I feel lucky that I get to spend a good deal of my time seeking out and talking to brilliant 21st century creators, from Joost deCock, a self-proclaimed “sewcialist” who provides bespoke CC-licensed sewing patterns on his website to the Public Lab, which infuses science with art to inspire a generation of citizen scientists. I’ve spoken to fine artists, data scientists, journalists, and even actors, all of whom believe that through the power of sharing, another world is possible. For me, the commons represents this dream of another world. Our digital commons has now reached well over a billion works – the free exchange of knowledge is dependent on its growth and maintenance, but it takes creators and mission-driven projects to make that possible.
At the core of CC is our licenses, which makes sharing clear and simple across platforms, but I know that we are much more than just licenses – we’re a group of creators, scientists, lawyers, musicians, photographers, and sometimes all of these identities at once. We’re global, we’re multilingual, and most of all, we’re a community.

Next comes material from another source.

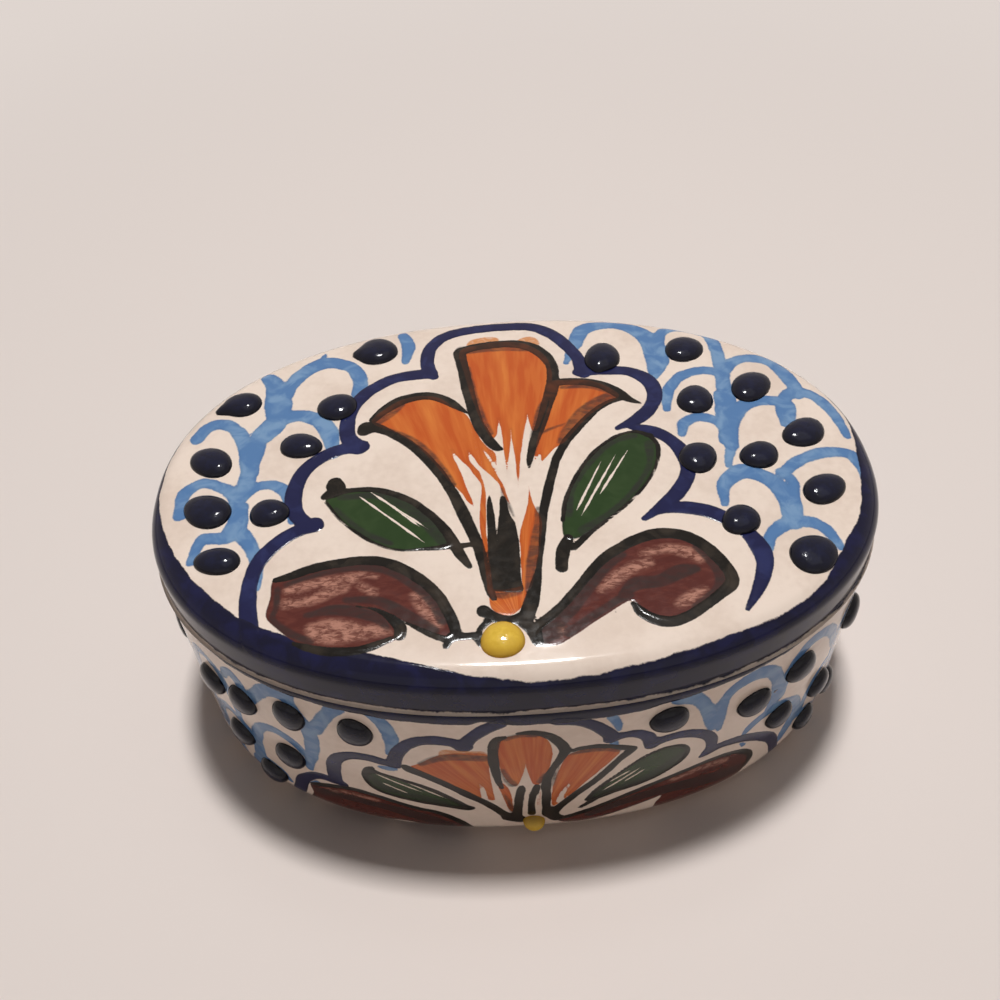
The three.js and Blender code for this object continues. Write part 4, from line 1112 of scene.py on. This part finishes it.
        (1.4, [(-14.9, -12.8, 1.0), (-12.9, -11.2, 1.4), (-10.8, -10.5, 1.6), (-8.4, -10.5, 1.6),
               (-6.2, -10.7, 1.4)]),
        (0.9, [(-3.6, -5.9), (-1.6, -5.2), (0.4, -5.4)]),
        (1.3, [(-4.1, -13.8, 0.6), (-3.5, -16.4, 1.2), (-2.8, -18.0, 1.4)]),
        (1.2, [(1.7, -15.6, 0.6), (1.0, -17.6, 1.2)]),
        (0.9, [(5, -10.8, 0.6), (7, -10.4, 1.0), (9.4, -10.6, 1.0), (11.4, -11.6, 0.8)]),
        (0.9, [(3.4, -13.8, 0.5), (2.9, -16.4, 0.8), (2.6, -19, 0.6)]),
        (0.6, [(-4.2, -20.6, 0.3), (-3.4, -23.4, 0.7), (-3.0, -26.2, 0.8)]),
        (1.5, [(-22.6, -18, 1.0), (-21, -20.6, 1.6), (-17, -22, 1.4), (-12.4, -23.6, 1.4)]),
        (1.3, [(20.4, -16.8, 1.6), (17, -20, 1.4), (12.6, -22, 1.4), (9.4, -22.6, 1.4)]),
        (2.4, [(-32, -27.8, 1.8), (-28, -26.6, 2.0), (-22, -26.8, 2.0), (-16, -28.6, 2.6), (-12.4, -30.6, 2.4)]),
        (2.4, [(8, -28.8, 1.6), (14, -26.4, 2.2), (20, -26.0, 2.6), (26, -27.4, 3.0), (31, -28.4, 2.4)]),
    ],
    "pale": [
        (1.0, [(20.0, -23.6), (24.6, -22.9), (28.4, -23.6)]),
        (1.0, [(-30.0, -26.2), (-26.4, -25.2), (-22.6, -25.4)]),
    ],
    "orange": [
        (0.4, [(0.85, -20.4, 0.3), (0.7, -23.4), (0.75, -26.6)]),
        (0.35, [(-1.15, -22.4, 0.2), (-1.2, -27)]),
    ],
    "wedges": [
        (0.7, [(-7.1, -17.8, 0.3), (-6.9, -19.8, 0.7), (-6.7, -22.8, 0.9)]),
        (0.6, [(5.0, -19.0, 0.3), (4.2, -21, 0.7), (3.5, -23.8, 0.7)]),
        (1.2, [(-16.8, -31.6, 0.1), (-18.4, -31.2, 1.0), (-19.8, -32, 2.2), (-21.4, -33.4, 2.4)]),
    ],
}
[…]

21st century creation means embracing the commons and the messy, collaborative form of open creativity that makes digital media so special. It means utilizing tools that question the status quo, and most of all, it means sharing and gratitude for the community that makes it all possible.
Our core of community is not a series of disparate projects, but instead a network of people driven by the desire to share their creativity with the world. What is creating in the 21st century? It’s remix, it’s reuse, and it’s collaboration, made possible by the dream of the global commons.